The Great Indian Reset: Fiscal Reforms, Consumption Booms, and the AI Challenge

India is currently navigating a significant economic transition, marked by a "Great Reset" in fiscal policy and consumption patterns. Recent discussions highlight how the government is shifting away from heavy taxation on the middle class toward a stimulus-driven approach to revive the economy.

The Consumption Boom: A Tale of Silver and Cars

The festive season of 2025 served as a clear indicator of a consumption rebound. On October 18, 2025, India hit a historic milestone by selling 100,000 cars in a single day. This surge wasn't limited to automobiles; the demand for silver during the Dhanteras period was so intense that it exhausted local supplies and even caused a liquidity squeeze in the London bullion market, with major refiners like MMTC-PAMP and institutions like JP Morgan running out of stock. This boom was largely attributed to much-needed GST cuts that took effect in September 2025.

Fiscal Reforms and the ₹6.3 Trillion Stimulus

The primary driver of this macroeconomic shift is the unwinding of heavy tax burdens previously placed on the middle class. Between FY19 and FY25, income tax collections from the middle class doubled from ₹5 trillion to ₹10.5 trillion, representing a 17% CAGR. To reverse this, the government has implemented several reforms:

  • Tax Relief: In the February 2025 budget, income tax was eliminated for those earning up to ₹12 lakhs.
  • GST Reductions: Significant cuts in GST have been enacted to spur retail trade.
  • Liquidity Injection: These tax cuts, combined with the ban on online gambling and a proposed curtailment of retail F&O (Futures & Options) trading, could inject roughly ₹6.3 trillion (1.8% of GDP) back into the economy. Even without F&O intervention, the stimulus stands at approximately 1.6% of GDP.
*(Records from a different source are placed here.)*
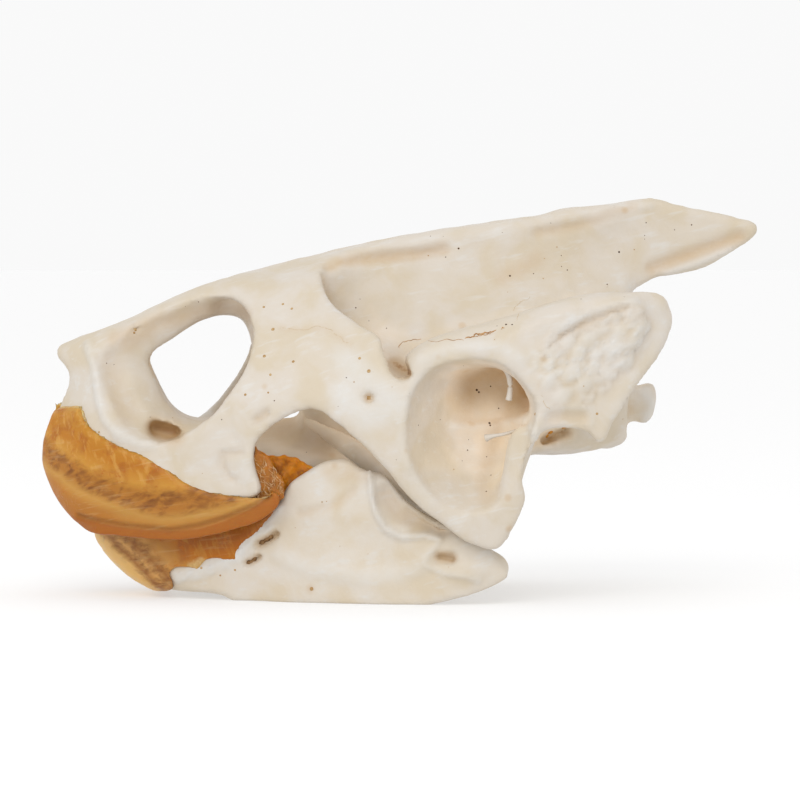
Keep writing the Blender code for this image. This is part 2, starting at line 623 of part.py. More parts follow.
def build_cranium():
    head = loft("head", smooth_rings(envelope_rings(), 2))
    head = combine(head, prism("outer_bones", [spline(OUTER_BONES, 2)]), "INTERSECT")
    hollow = loft("hollow", smooth_rings(hollow_rings(WALL), 2))
    hollow = combine(hollow, prism("core_outline", [SNOUT_CORE]), "DIFFERENCE")
    head = combine(head, hollow, "DIFFERENCE")
    for cutter in both_sides(socket_cutter()):
        head = combine(head, cutter, "DIFFERENCE")
    head = combine(head, tunnel("nose", NOSE_TUNNEL), "DIFFERENCE")
    head = combine(head, ellipsoid("mouth", *MOUTH_VAULT), "DIFFERENCE")

    steps = [(w, s, *EAR_BLOCK_CENTRE) for w, s in EAR_BLOCK_STEPS]
    ear_block = loft("ear_block", scaled_rings(EAR_BLOCK, steps))
    foot = loft("quadrate_foot", [
        ellipse((x, -w), (rx, ry), lambda u, v, z=z: (u, v, z), 24) for z, x, w, rx, ry in QUADRATE_FOOT
    ])
    ear = fuse("ear", [ear_block, foot])
    ears = both_sides(ear)
    palate = section_loft("palate", [
        (x, (0, top), (0.55 * w, 0.5 * (top + low) + 0.4), (w, low + 0.9), (w - 0.1, low + 0.1), (0, low))
        for x, w, top, low in PALATE
    ])
    braincase = section_loft("braincase", [(*s, (0, s[-1][1] - 0.4)) for s in BRAINCASE])
    crest = fuse("crest", [prism("crest", [spline(CREST, 2)], CREST_HALF)])
    neck = prism("neck", [spline(CONDYLE, 2)], CONDYLE_HALF)
    ridge = prism("ridge", [ROOF_RIDGE], ROOF_RIDGE_HALF)
    solid = fuse("solid", [head, palate, braincase, crest, neck, ridge, *ears])
    funnel = loft("funnel", scaled_rings(EAR_RIM, EAR_STEPS))
    (px, pw, pz), radii = EAR_POCKET
    pocket = ellipsoid("pocket", (px, -pw, pz), radii)
    for cutter in both_sides(funnel) + both_sides(pocket):
        solid = combine(solid, cutter, "DIFFERENCE")
    solid = combine(solid, tunnel("brain", BRAIN_HOLLOW), "DIFFERENCE")
    pillars = both_sides(tube("pillar", EAR_PILLAR))
    cranium = fuse("cranium", [solid, *pillars])
    return keep_largest(soften(cranium, 3, 10))


def build_jaw():
    branches = loft("jaw_skin", jaw_rings())
    front = new_object("jaw_front", branches.data.copy())
    branches = combine(branches, loft("between", jaw_rings(JAW_WALL)), "DIFFERENCE")
    branches = combine(branches, prism("outline", [spline(JAW, 2)]), "INTERSECT")
    centre, radii = SYMPHYSIS
    front = combine(front, prism("outline", [spline(JAW, 2)]), "INTERSECT")
    front = combine(front, ellipsoid("symphysis", centre, radii), "INTERSECT")
    (x, w, z), radii = JAW_JOINT
    joints = both_sides(ellipsoid("joint", (x, -w, z), radii))
    jaw = fuse("mandible", [branches, front, *joints])
    (x, w, z), radii = JAW_HOLLOW
    for cutter in both_sides(ellipsoid("hollow", (x, -w, z), radii)):
        jaw = combine(jaw, cutter, "DIFFERENCE")
    jaw = fuse("mandible", [jaw])
    return keep_largest(soften(jaw, 2, 6))


def floor_cutter():
    """Everything below the level that the jaw rests on."""
    return prism("floor", [((-40, -12), (40, -12), (40, 0), (-40, 0))])


def finish(obj, name, triangles, colour, roughness):
    """Names the node, thins it, shades it smooth and gives it its material."""
    keep_largest(thinned(obj, triangles))
    if name == "mandible":
        combine(obj, floor_cutter(), "DIFFERENCE")
    obj.name = name
    obj.data.name = name
    material = bpy.data.materials.new(name)
    material.use_nodes = True
    shader = material.node_tree.nodes["Principled BSDF"]
    shader.inputs["Base Color"].default_value = colour
    shader.inputs["Roughness"].default_value = roughness
    shader.inputs["Metallic"].default_value = 0.0
    obj.data.materials.clear()
    obj.data.materials.append(material)
    obj.data.shade_smooth()
    obj.data.transform(Matrix.Scale(TO_METRES, 4))


def main():
    for obj in list(bpy.data.objects):
        bpy.data.objects.remove(obj)
    cranium = build_cranium()
    beak = sheath("upper_beak", smooth_rings(envelope_rings(), 2), UPPER_BEAK, BEAK_PROUD, BEAK_WALL)
    beak = keep_largest(soften(fuse("upper_beak", [beak], 0.3), 2, 4))
    cranium = keep_largest(combine(cranium, clearance(beak), "DIFFERENCE"))
    jaw = build_jaw()
    lower = sheath("lower_beak", jaw_rings(), LOWER_BEAK, BEAK_PROUD, BEAK_WALL)
    lower = soften(fuse("lower_beak", [lower], 0.3), 2, 4)
    for other in (beak, cranium):
        lower = combine(lower, clearance(other), "DIFFERENCE")
        jaw = combine(jaw, clearance(other), "DIFFERENCE")
    keep_largest(lower)
    jaw = combine(jaw, clearance(lower), "DIFFERENCE")
    keep_largest(jaw)
    rods = both_sides(fuse("rod", [tube("rod", EAR_ROD, 8)], 0.12))

    finish(cranium, "cranium", 6600, BONE_COLOUR, 0.55)
    finish(jaw, "mandible", 1700, JAW_COLOUR, 0.55)
    finish(beak, "upper_beak", 900, HORN_COLOUR, 0.35)
    finish(lower, "lower_beak", 500, LOWER_HORN_COLOUR, 0.35)
    for rod, name in zip(rods, ("columella_left", "columella_right")):
        finish(rod, name, 70, BONE_COLOUR, 0.55)


if __name__ == "__main__":
    main()
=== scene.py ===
"""The look of a pond turtle skull: dry ivory bone, amber horn on the beak and a soft white studio.

Every piece is modelled in millimetres and turned into metres when it is finished. The nose points
along -x and +z is up. An outline is a list of (x, z) points in the side view, and w is the distance
from the middle plane, so the left side, which faces the camera, lies at y = -w.
"""

import logging
import math
from collections.abc import Callable, Sequence
from dataclasses import dataclass
from enum import Enum

import bmesh
import bpy
import numpy as np
from mathutils import Matrix, Vector, noise
from mathutils.bvhtree import BVHTree


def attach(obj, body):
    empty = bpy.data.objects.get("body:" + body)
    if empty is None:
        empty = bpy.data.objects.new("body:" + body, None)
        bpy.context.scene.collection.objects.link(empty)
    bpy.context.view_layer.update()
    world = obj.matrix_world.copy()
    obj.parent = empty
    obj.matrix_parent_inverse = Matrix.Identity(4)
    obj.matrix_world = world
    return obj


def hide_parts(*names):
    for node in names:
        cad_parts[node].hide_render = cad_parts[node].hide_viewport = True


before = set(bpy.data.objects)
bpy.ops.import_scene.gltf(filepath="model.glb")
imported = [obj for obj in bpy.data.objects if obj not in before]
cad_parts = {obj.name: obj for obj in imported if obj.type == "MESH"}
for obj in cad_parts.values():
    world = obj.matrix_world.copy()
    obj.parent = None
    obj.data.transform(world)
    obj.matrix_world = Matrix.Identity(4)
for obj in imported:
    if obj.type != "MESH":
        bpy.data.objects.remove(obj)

log = logging.getLogger("skull")

Point = tuple[float, float]
Place = tuple[float, float, float]
Outline = Sequence[Point]
Ring = Sequence[Sequence[float]]
Colour = tuple[float, float, float, float]

TO_METRES = 0.001


def srgb(red: int, green: int, blue: int) -> Colour:
    """Gives the shader's linear colour for a colour as it looks on a screen.

    Args:
        red: Red, from 0 to 255.
        green: Green, from 0 to 255.
        blue: Blue, from 0 to 255.

    Returns:
        The linear colour, opaque.
    """
    parts = [value / 255 for value in (red, green, blue)]
    line = [p / 12.92 if p <= 0.04045 else ((p + 0.055) / 1.055) ** 2.4 for p in parts]
    return (line[0], line[1], line[2], 1.0)


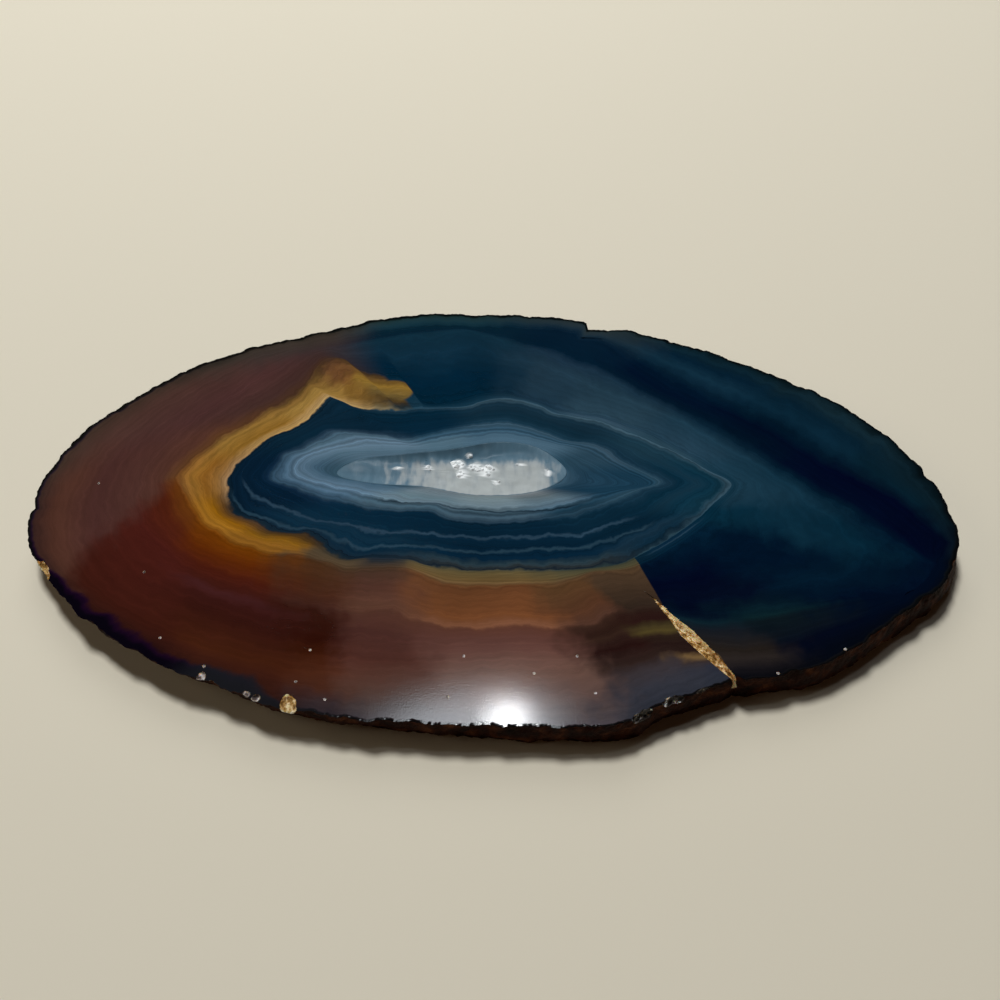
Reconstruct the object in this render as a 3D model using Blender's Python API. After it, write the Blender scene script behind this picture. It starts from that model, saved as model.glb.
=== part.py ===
"""A polished agate slice: one sawn slab of banded stone with a hollow lined by quartz crystals.

The slab lies flat on its sawn back. Lengths are in metres and +Z is up. +X runs along the slice,
and the origin is on the back face, under the middle of the slice.
"""

import math
import random

import bmesh
import bpy
from mathutils import Matrix, Vector, noise

MM = 0.001

# The slab: its saw cuts are 5 mm apart, and its length and width come from the outline below.
THICKNESS = 5.0 * MM

# The place in plan, in millimetres, that lies under the middle of the whole slice.
MIDDLE = (0.45, -0.1)

# The edge of the polished face in plan, in millimetres, anticlockwise from the right-hand tip.
EDGE_STATIONS = (
    (67.5, -6.5), (65.8, 2.5), (60.5, 11.0), (52.0, 18.5), (41.5, 24.6), (30.0, 29.4),
    (19.5, 32.8), (9.0, 34.9), (-3.0, 35.5), (-15.0, 35.1), (-28.5, 31.5), (-43.0, 26.7),
    (-54.0, 19.7), (-63.0, 11.3), (-67.2, 1.5), (-66.4, -8.2), (-60.3, -16.3), (-50.0, -23.8),
    (-38.0, -29.1), (-26.5, -33.1), (-12.0, -34.8), (8.0, -35.5), (18.0, -34.8), (22.5, -32.4),
    (31.5, -29.3), (45.0, -26.5), (55.0, -20.4), (64.0, -13.8),
)
EDGE_STEPS = 220
CURVE_FINENESS = 20

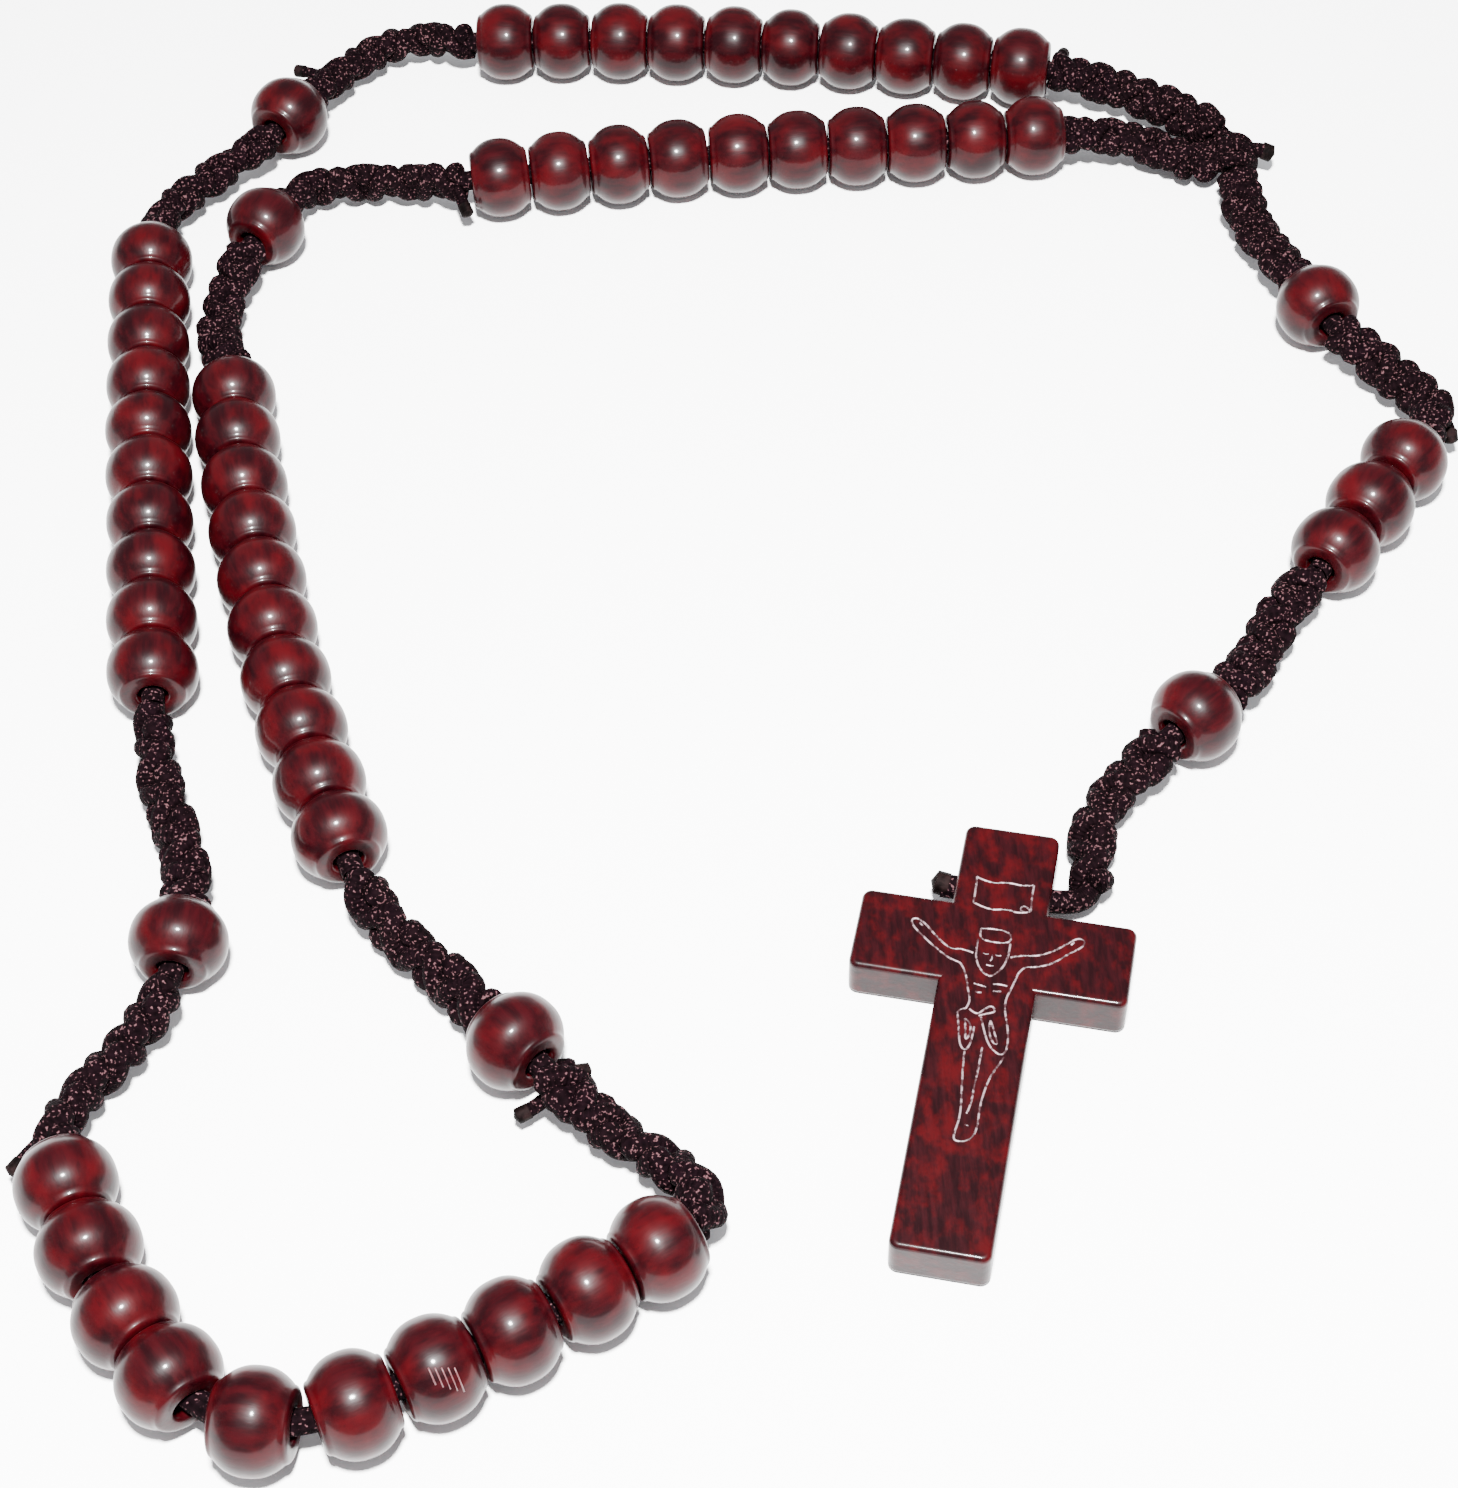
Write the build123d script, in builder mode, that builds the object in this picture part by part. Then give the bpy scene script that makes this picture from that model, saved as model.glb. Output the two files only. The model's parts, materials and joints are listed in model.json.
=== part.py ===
"""A corded rosary laid out on a table: 59 turned wooden beads, 14 knotted spacers and a wooden cross.

Millimetres, +Z up. The origin is on the table under the middle of the whole object, and the
cross lies at the right-hand front. Each stretch of cord runs between two folds, where the limp
cord bends. Beads and spacers are laid out along it from their own sizes.
"""

from build123d import *
from math import radians, sin, tan
import os

# ---- beads -------------------------------------------------------------------------------
bead_diameter = 8.0
bead_length = 6.0
bead_face_diameter = 5.2
bead_edge_radius = 0.55
bead_bore_diameter = 2.6
bead_gap = 0.12
trio_gap = 0.85

# ---- cord and knotted spacers --------------------------------------------------------------
cord_diameter = 2.0
cord_fit = 0.04
knot_width = 4.5
knot_thickness = 3.1
knot_round = 0.6
knot_overlap = 0.5
knot_pitch = 2.7
spacer_gap = 0.6

# ---- folds: the free cord left between a bead and a spacer, or a spacer and the junction -------
fold_to_bead = 0.6
fold_to_spacer = 0.8
fold_to_cord = 0.65

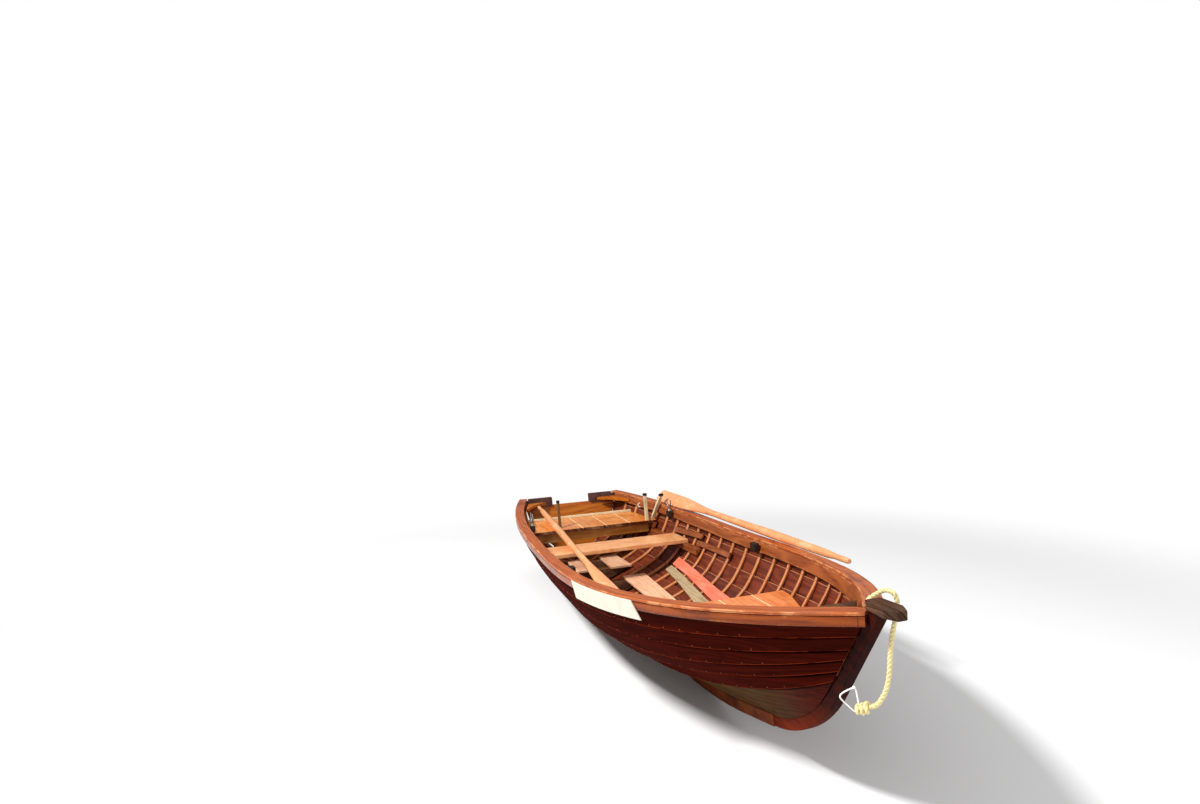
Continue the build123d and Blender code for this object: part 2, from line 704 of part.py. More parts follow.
def make_seats():
    """Stern seat, rowing thwart and bow seat, each with its beams."""
    save("stern_seat", *seat_boards(STERN_SEAT_AFT, STERN_SEAT_FORE, STERN_SEAT_TOP, STERN_BOARD_WIDTH, SEAT_BOARD))
    under = STERN_SEAT_TOP - SEAT_BOARD - FIT
    for name, x in (("stern_seat_fore_beam", STERN_SEAT_FORE - 30 - STERN_BEAM_THICKNESS), ("stern_seat_aft_beam", STERN_SEAT_AFT)):
        reach = min(inner_half_breadth(x, under - STERN_BEAM_HEIGHT), inner_half_breadth(x, under)) - RISER_THICKNESS - 2 * FIT - 2
        reach = min(reach, inner_half_breadth(x + STERN_BEAM_THICKNESS, under - STERN_BEAM_HEIGHT) - RISER_THICKNESS - 3)
        save(name, box(x, x + STERN_BEAM_THICKNESS, -reach, reach, under - STERN_BEAM_HEIGHT, under))
    reach = inner_half_breadth(STERN_SEAT_AFT, STERN_SEAT_TOP) - SIDE_CLEARANCE - 2
    save("stern_seat_ledge", box(STERN_SEAT_AFT, STERN_SEAT_AFT + 20, -reach, reach, STERN_SEAT_TOP + FIT, STERN_SEAT_TOP + 20))
    bottom = THWART_TOP - THWART_THICKNESS
    aft_y = inner_half_breadth(THWART_AFT, bottom) - SIDE_CLEARANCE
    fore_y = inner_half_breadth(THWART_FORE, bottom) - SIDE_CLEARANCE
    save("rowing_thwart", plate([(THWART_AFT, -aft_y), (THWART_FORE, -fore_y), (THWART_FORE, fore_y), (THWART_AFT, aft_y)],
                                bottom, THWART_THICKNESS))
    save("bow_seat", *seat_boards(BOW_SEAT_AFT, BOW_SEAT_FORE, BOW_SEAT_TOP, BOW_BOARD_WIDTH, SEAT_BOARD))
    under = BOW_SEAT_TOP - SEAT_BOARD - FIT
    x = BOW_SEAT_AFT + 25
    reach = inner_half_breadth(x + BOW_BEAM_THICKNESS, under - BOW_BEAM_HEIGHT) - RISER_THICKNESS - 3
    save("bow_seat_beam", box(x, x + BOW_BEAM_THICKNESS, -reach, reach, under - BOW_BEAM_HEIGHT, under))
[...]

Structural Challenges: AI and the "Middle Income Trap"

Despite these fiscal boosters, structural risks remain, particularly regarding Artificial Intelligence (AI) and its impact on the labor market. The sources suggest that the traditional Indian economic model—where education leads to a stable office job, which then drives 60% of GDP through consumption—is under threat.

  • AI vs. Traditional Employment: AI-oriented firms require significantly fewer people to achieve massive scale; for example, while Microsoft employs roughly 250,000 people, Open AI operates with 20,000, and China’s DeepSeek with only 2,000.
  • The Middle Income Trap: There is a concern that India could fall into a "middle income trap," where the economic model that worked for a poor country fails as it reaches mid-income levels ($5,000–$8,000 per capita). Historically, countries like Brazil and various Southeast Asian nations have struggled to rebuild once their initial growth models were disrupted.

Infrastructure and the Multiplier Effect

While the government has spent heavily on infrastructure (highways, railways like Vande Bharat, and defense), these projects are increasingly capital-intensive rather than labor-intensive. Modern road construction now requires only about 1/5th of the labor it did a decade ago. Consequently, while the infrastructure is high-quality, its "economic multiplier" is modest because it doesn't generate massive middle-class employment.

The "Losing Games": Gambling and F&O Trading

A significant portion of middle-class wealth has been drained by speculative activities.

  • Online Gambling: Before the ban, Indians were reportedly losing $8 billion annually to online gambling.
  • F&O Trading: SEBI data indicates that retail investors—mostly men aged 30-40 from small towns—are losing $12 billion a year in the F&O market. This is described as a tragic transfer of wealth from the Indian lower-middle class to global institutional elites.

The Path Forward: The Gig Economy and Savings

As office jobs become scarcer due to AI, the sources predict a massive shift toward gig work, including data cleaning, bot training, and specialized consulting. Because gig income is more volatile than traditional salaries, there is an urgent need for Indians to increase their savings buffers. Currently, net household savings as a percentage of GDP are at a 50-year low, a trend that must be reversed to provide a financial cushion for the coming labor market transition.